どうしても松本さんの着物姿に目が行ってしまいがちですが、きちんと確認できますね。
「~からだ」のほうも見てみましょう。
体が丈夫になるからだ。
ありました、ありました。
同じく、p.195「問題」の「読み物」のところですね。
いや~。
しれっと現れてる。
『翻訳・文法解説』や『教え方の手引き』も見てみたのですが、「~からです(~からだ)」についての言及はありませんでした。
う~む・・・🤔
(考え中)
敢えて共通点を指摘するとすれば、「読み物」であることでしょうか。
もしかしたら、『みんなの日本語』では、「書き言葉」においては「~からです(~からだ)」が現れることがあるよ、ってことを暗に述べたいのでしょうか・・・?
真相のほどはわからないのですが、ある意味「気づかないカリキュラム」的なものを感じます。
これから『みんなの日本語』ユーザーの学習者がロジトレを行うときは、今後は44課・48課への言及が必要ですね。
さて、私が今関わっている日本語学校では『できる日本語』を使っています。
そこで『できる日本語』ではどうなのか確認してみました。まずは「から」の初登場から。
(これについては去年のブログでも書きました)
初級5課
本冊p.92[ST-2]
A:Bさん、パソコンを買いましたか。
B:いいえ、買いませんでした。
A:どうしてかいませんでしたか。
B:高かったですから(、買いませんでした)。
「~ですから」が登場です。
念のために、別冊と文法ノートも調べてみました。
初級5課
別冊p.19
忙しかったですから、朝ごはんを食べませんでした。
昨日は夜10時まで仕事でしたから、晩ごはんを作りませんでした。
初級5課
文法ノートp.30
今朝、10時に起きましたから、朝ごはんを食べませんでした。
明日、テストですから、今晩、家で勉強します。
「(動詞)ましたから」と「名詞+ですから」も登場しています。
その後の課ではどう表れているのでしょうか。追ってみましょう。
初級9課
本冊p.160[ST-2]
私は上手に漢字を書くことができませんから、書道を習いたいです。
初中級6課
別冊p.52
もうかばんに入れてありますから、大丈夫です。
丁寧形に「から」が付いているなぁ・・・。
そして、「~からです」が現れます。初中級の14課です。
初中級14課
本冊p.196[ST-3]
ハンカチは涙を連想するものだからだよ。
初中級14課
別冊p.55
財布の中にお金が入っているとお金が増えると言われているからです。
初中級14課
文法ノートp.131
お風呂に入った後で、体が冷えやすくなるからです。
「~からだ」も同時に出現します。
「おお、でき日すごい!、『~からです(~からだ)』を扱ってるじゃん!」と狂喜乱舞するのですが、
14課というのがね…💦
あと1課で初中級終わってしまうんです。
この後は中級です。
「遅すぎないかなぁ」という気がします。
今年の初めぐらいに、『できる日本語』の中級を勉強中の学習者に「~からです」を使って理由を述べてもらう練習をしたのですが、やはりうまく言えないんです。「歩きますからです」とか「便利ですからです」みたいな感じで表現する学習者が一定数いて、驚きました。
「遅すぎるのでは」と思うのはみん日も同じことです。
私の推察では、普通形を習った後に「普通形+から」を扱わないで、ずっと「丁寧形+から」のままで表されていることが、学習者の化石化を引き起こしているのではないかと思うのです。

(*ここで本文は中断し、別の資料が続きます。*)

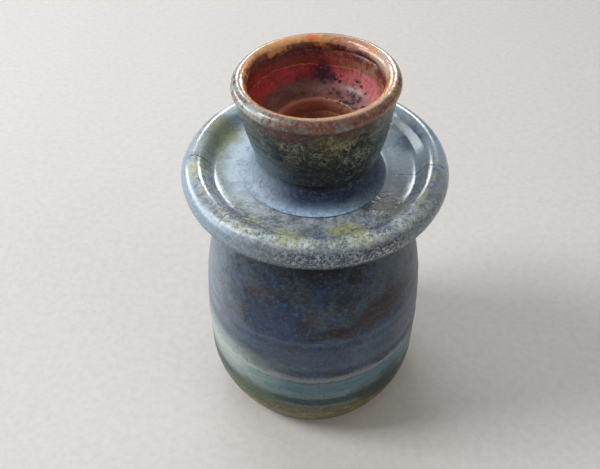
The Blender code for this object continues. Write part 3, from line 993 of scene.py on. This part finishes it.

教師としても「~ますから」「~ですから」を知らず知らずのうちに多用してしまい、学習者にインプットを与えてしまっているのかもしれません。断定してはいけませんが、教科書でこういう風に扱われていると、それがインプットとして入ってきた学習者は「~ですから」「~ますから」をアウトプットしやすくなるな、と思いました。
とにもかくにも。
ロジトレで理由の表現をやるときに、「~ますから」「~ですから」という表現が発生し、私はいつもあたふたしてしまいます…💦
最後に、私からの呼びかけです。
「から」と「普通形」の両方を学習したら、
「普通形+から」をやりましょう。
そして、「~からです」もやりましょう。